How much time did it take start to finish? Per movie I mean.

This may have to be a sticky... I'm going to do it.


----------



## wbassett (Feb 8, 2007)

mechman said:


> Bill,
> 
> How much time did it take start to finish? Per movie I mean.
> 
> This may have to be a sticky... I'm going to do it.


That was the beauty of this... depending on compression, typically 15 minutes from the time I loaded the DVD until I was moving it to the USB hard drive. With PS3 Video 9 it took over eight hours to do just one VOB file, and there were still four I had to do. Some of the movies are actually already less than 4GB in size because of the special features on the disc, so no compression was needed and playback is literally exactly like having the DVD in. Even the ones that were compressed, the compresson wasn't high enough to cause any noticable degrade in play back PQ.

It took me a little over 6 1/2 hours to do 20 movies and three bonus discs. (The ones like Shaken and Stirred that Best Buy was giving away)

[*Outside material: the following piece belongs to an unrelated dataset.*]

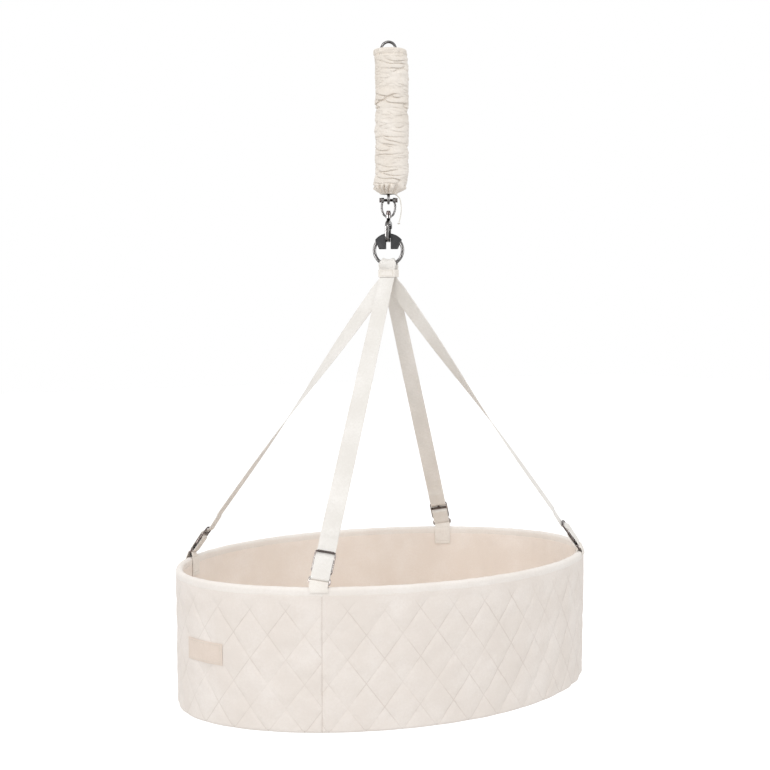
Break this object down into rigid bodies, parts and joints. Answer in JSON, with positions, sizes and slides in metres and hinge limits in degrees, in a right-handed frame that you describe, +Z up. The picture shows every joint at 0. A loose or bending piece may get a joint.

This really isn't a 'conversion' like PS3 Video 9 or PS3 to DVD Converter does, the VOB is already mpeg2 so it's just renaming it and making it into something the PS3 can recognize and play. This was so easy I really don't know why there isn't more information about doing it this way. I saw maybe one or two posts saying someone tried it, but no details on how they did it.


----------



## mechman (Feb 8, 2007)

I think my kids need a PS3!! :sneeky::whistling::bigsmile:


----------



## Sonnie (Apr 11, 2006)

This is seriously amusing and amazing... :T The problem I have is my daughter has the PS3 and won't let me have it for nothing. :dontknow:


----------



## mechman (Feb 8, 2007)

Sonnie said:


> This is seriously amusing and amazing... :T The problem I have is my daughter has the PS3 and won't let me have it for nothing. :dontknow:


Doesn't she want to play it on the big screen?!?!?!?!:bigsmile:


----------



## Sonnie (Apr 11, 2006)

Errrccccckkkkkk! :duh: We don't have PS3... we have XBox. :duh: :duh:


----------



## mechman (Feb 8, 2007)

That can be fixed! :spend: While I don't own either I bet this would probably work with the Xbox. Doesn't it have USB ports? And the ability to play video files?


----------



## wbassett (Feb 8, 2007)

I don't have an XBox either, but the principles should be similar.


----------



## Sonnie (Apr 11, 2006)

I'll have to look at it and see... I'm not sure if it has USB ports or not. It's an Xbox 360


----------



## wbassett (Feb 8, 2007)

Sonnie said:


> I'll have to look at it and see... I'm not sure if it has USB ports or not. It's an Xbox 360


Originally I was trying to see if the XBox 360's HD DVD external drive could be plugged into the PS3, theoretically it should work, but we're talking Sony and HD DVD sooo.... You know the saying, theoretically you can travel at the speed of light too!


----------



## wbassett (Feb 8, 2007)

*Friday Night with a PS3 Media Server!*

I just loaded up around a dozen CDs on the internal 60GB hard drive... never touched the external 320GB drive and the internal still has plenty of space left.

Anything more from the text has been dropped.